## start Data excerpt

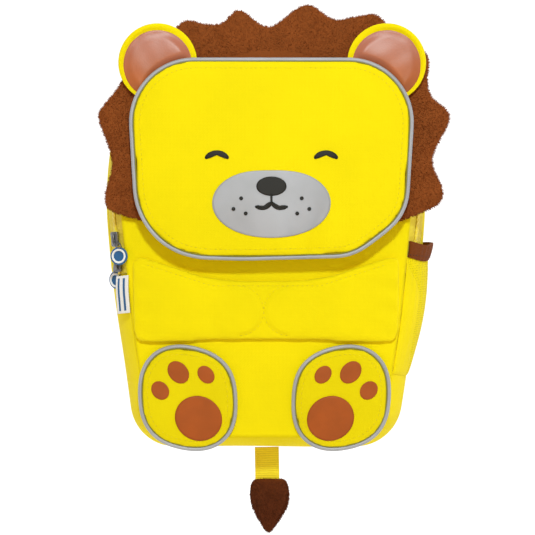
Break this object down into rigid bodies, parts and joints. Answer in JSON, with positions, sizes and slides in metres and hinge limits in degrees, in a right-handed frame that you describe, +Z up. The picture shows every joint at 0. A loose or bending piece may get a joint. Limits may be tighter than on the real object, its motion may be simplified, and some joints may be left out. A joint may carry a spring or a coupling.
{
  "type": "toddler harness backpack",
  "caption": "Small child's backpack shaped as a lion, with a padded head flap, plush mane, stuffed arms and feet, a side pocket, shoulder straps, a chest strap and a rein ring",
  "frame": {"origin": "centre of the back panel's outer face, which lies on the wearer's back", "axes": "+X to the right as seen from the front, +Y out of the back panel towards the wearer, +Z up"},
  "size_m": [0.2332, 0.1701, 0.3548],
  "materials": {
    "yellow_cloth": "woven polyester, matt",
    "yellow_webbing": "ribbed webbing, matt",
    "brown_plush": "short-pile plush",
    "dark_plush": "short-pile plush",
    "grey_reflective": "grey reflective cloth",
    "black_print": "black print on cloth",
    "brown_print": "brown print on cloth",
    "brown_lining": "glossy imitation leather",
    "brown_binding": "woven binding",
    "white_label": "satin woven tape",
    "blue_rubber": "moulded soft rubber",
    "zip_metal": "dark plated metal",
    "yellow_plastic": "moulded plastic"
  },
  "bodies": {
    "root": {"base_gusset": "yellow_cloth", "zip_gusset": "yellow_cloth", "zip_tape_rear": "yellow_webbing", "zip_coil": "yellow_plastic", "zip_tape_front": "yellow_webbing", "back_panel": "yellow_cloth", "front_panel": "yellow_cloth", "mane": "brown_plush", "ear_left": "yellow_cloth", "ear_lining_left": "brown_lining", "ear_right": "yellow_cloth", "ear_lining_right": "brown_lining", "head_flap": "yellow_cloth", "flap_piping": "grey_reflective", "muzzle": "grey_reflective", "nose": "black_print", "eye_left": "black_print", "eye_right": "black_print", "arm_backing": "yellow_cloth", "arm_left": "yellow_cloth", "arm_right": "yellow_cloth", "foot_left": "yellow_cloth", "foot_piping_left": "grey_reflective", "toe_outer_left": "brown_print", "toe_middle_left": "brown_print", "toe_inner_left": "brown_print", "main_pad_left": "brown_print", "foot_right": "yellow_cloth", "foot_piping_right": "grey_reflective", "toe_outer_right": "brown_print", "toe_middle_right": "brown_print", "toe_inner_right": "brown_print", "main_pad_right": "brown_print", "side_pocket": "yellow_webbing", "pocket_binding": "brown_binding", "zip_slider_upper": "zip_metal", "zip_slider_lower": "zip_metal", "zip_pull_upper": "blue_rubber", "zip_pull_lower": "blue_rubber", "side_tag": "white_label", "tail_strap": "yellow_webbing", "tail_tuft": "dark_plush", "shoulder_strap_left": "yellow_cloth", "strap_adjuster_left": "yellow_plastic", "strap_webbing_left": "yellow_webbing", "shoulder_strap_right": "yellow_cloth", "strap_adjuster_right": "yellow_plastic", "strap_webbing_right": "yellow_webbing", "chest_buckle": "yellow_plastic", "chest_strap_left": "yellow_webbing", "chest_strap_right": "yellow_webbing", "grab_handle": "yellow_webbing", "ring_tab": "yellow_webbing", "rein_ring": "zip_metal"}
  },
  "joints": []
}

## end Data excerpt

§ Problem to solve
Repeat every line of the data, exactly and in full.

§ Output below
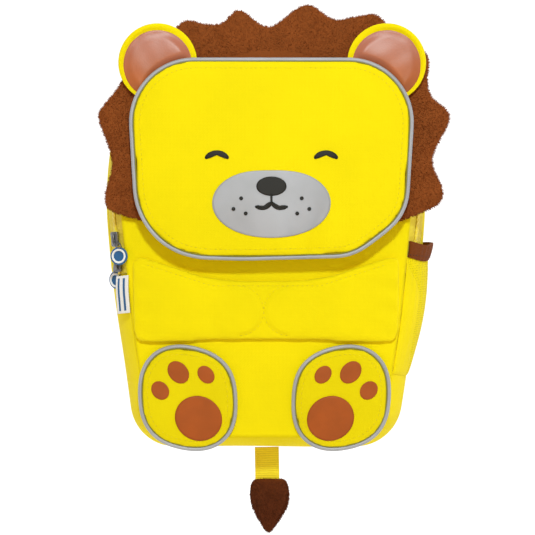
Break this object down into rigid bodies, parts and joints. Answer in JSON, with positions, sizes and slides in metres and hinge limits in degrees, in a right-handed frame that you describe, +Z up. The picture shows every joint at 0. A loose or bending piece may get a joint. Limits may be tighter than on the real object, its motion may be simplified, and some joints may be left out. A joint may carry a spring or a coupling.
{
  "type": "toddler harness backpack",
  "caption": "Small child's backpack shaped as a lion, with a padded head flap, plush mane, stuffed arms and feet, a side pocket, shoulder straps, a chest strap and a rein ring",
  "frame": {"origin": "centre of the back panel's outer face, which lies on the wearer's back", "axes": "+X to the right as seen from the front, +Y out of the back panel towards the wearer, +Z up"},
  "size_m": [0.2332, 0.1701, 0.3548],
  "materials": {
    "yellow_cloth": "woven polyester, matt",
    "yellow_webbing": "ribbed webbing, matt",
    "brown_plush": "short-pile plush",
    "dark_plush": "short-pile plush",
    "grey_reflective": "grey reflective cloth",
    "black_print": "black print on cloth",
    "brown_print": "brown print on cloth",
    "brown_lining": "glossy imitation leather",
    "brown_binding": "woven binding",
    "white_label": "satin woven tape",
    "blue_rubber": "moulded soft rubber",
    "zip_metal": "dark plated metal",
    "yellow_plastic": "moulded plastic"
  },
  "bodies": {
    "root": {"base_gusset": "yellow_cloth", "zip_gusset": "yellow_cloth", "zip_tape_rear": "yellow_webbing", "zip_coil": "yellow_plastic", "zip_tape_front": "yellow_webbing", "back_panel": "yellow_cloth", "front_panel": "yellow_cloth", "mane": "brown_plush", "ear_left": "yellow_cloth", "ear_lining_left": "brown_lining", "ear_right": "yellow_cloth", "ear_lining_right": "brown_lining", "head_flap": "yellow_cloth", "flap_piping": "grey_reflective", "muzzle": "grey_reflective", "nose": "black_print", "eye_left": "black_print", "eye_right": "black_print", "arm_backing": "yellow_cloth", "arm_left": "yellow_cloth", "arm_right": "yellow_cloth", "foot_left": "yellow_cloth", "foot_piping_left": "grey_reflective", "toe_outer_left": "brown_print", "toe_middle_left": "brown_print", "toe_inner_left": "brown_print", "main_pad_left": "brown_print", "foot_right": "yellow_cloth", "foot_piping_right": "grey_reflective", "toe_outer_right": "brown_print", "toe_middle_right": "brown_print", "toe_inner_right": "brown_print", "main_pad_right": "brown_print", "side_pocket": "yellow_webbing", "pocket_binding": "brown_binding", "zip_slider_upper": "zip_metal", "zip_slider_lower": "zip_metal", "zip_pull_upper": "blue_rubber", "zip_pull_lower": "blue_rubber", "side_tag": "white_label", "tail_strap": "yellow_webbing", "tail_tuft": "dark_plush", "shoulder_strap_left": "yellow_cloth", "strap_adjuster_left": "yellow_plastic", "strap_webbing_left": "yellow_webbing", "shoulder_strap_right": "yellow_cloth", "strap_adjuster_right": "yellow_plastic", "strap_webbing_right": "yellow_webbing", "chest_buckle": "yellow_plastic", "chest_strap_left": "yellow_webbing", "chest_strap_right": "yellow_webbing", "grab_handle": "yellow_webbing", "ring_tab": "yellow_webbing", "rein_ring": "zip_metal"}
  },
  "joints": []
}